“You’ve got my number
Why don’t you use it”
You’ve Got My Number – The Undertones
Another day, another report.
The 15th June saw the publication of Stepping up to the place: The key to successful health and care integration. It is a joint publication from the Association of Directors of Adult Social Services, Local Government Association, NHS Clinical Commissioners and NHS Confederation.
Let me first say that it is a publication that demands to be read and the fact that it is jointly authored is significant and worthy of note. What I took from its pages was not necessarily any startling new insights, but a re-enforcement of thoughts and ideas that have been ‘out there’ for some time.
There is clearly a growing momentum for place-based systems of care and a recognition that the free flow of information, both at the individual and population level, is a prerequisite for any successful integration strategy. The report is at pains to point out that those health economies who are at the “cutting edge” of integration have designed their options around the needs of their population’s health.
For proponents of population health management — such as myself — this is music to the ears. There is clearly a growing consensus building that when designing new care models it is essential to understand the totality of a populations needs. Simple when you just say it.
As I have argued in previous blogs, the starting point has to be the data. No organisation worth its salt would undertake a large-scale transformation of its business model without first undertaking a forensic analysis of the data. It’s the data that provides the evidence for change. It is the data that offers clues as to where we should invest and disinvest. As in all of life, not all these bets will pay-off, but better surely to run the numbers first before reaching for our wallets.

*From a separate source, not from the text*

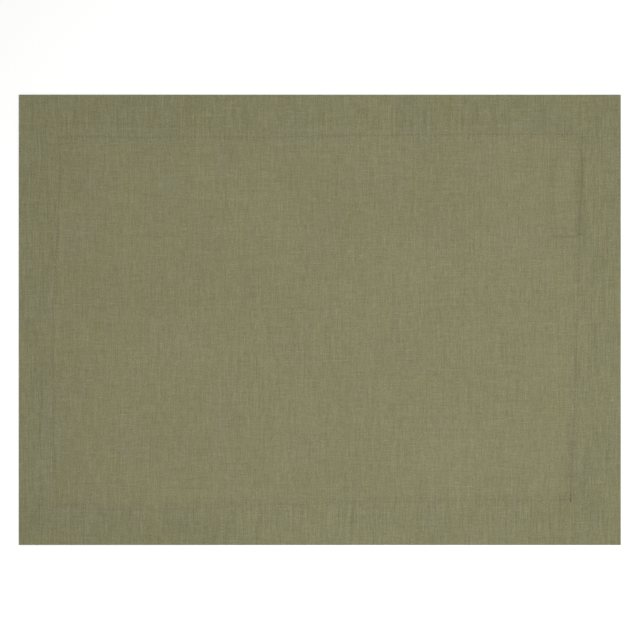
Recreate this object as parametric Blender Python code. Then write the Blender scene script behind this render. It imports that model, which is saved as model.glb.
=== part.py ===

When considering integration strategies much is made of how population health analytics can help us design and organise services around the demands of populations with more complex and chronic health and social needs.
And on the subject of ‘running the numbers’ it is instructive perhaps to look at what the evidence tells us from those who have gone before.
Recent work at Slough CCG has delivered some real insights, namely:
- Multi-morbidity is the norm — it is more common for people to have multiple chronic conditions that to have just one.
- Multi-morbidity is not distributed evenly across a population and case-mix varies quite significantly between GP practices.
- Multi-morbidity more than age is a key driver of cost, activity and future risk.
- Multi-morbidity occurs in the whole of the adult population.
The full report can be found here and I would urge you to take a look.
The results? The design and delivery of a primary care based intervention centred on complex case management. A sort of New Care Model, if you like, and proof that not all the ‘big brain’ innovation is being driven by the Vanguards.
None of the insights here could be attained without first doing some hard yards around the available data. Without the data and in the absence of the application of tried and tested population health analytics, service transformations strategies are at risk of failure.
Surely our citizens deserve better than that?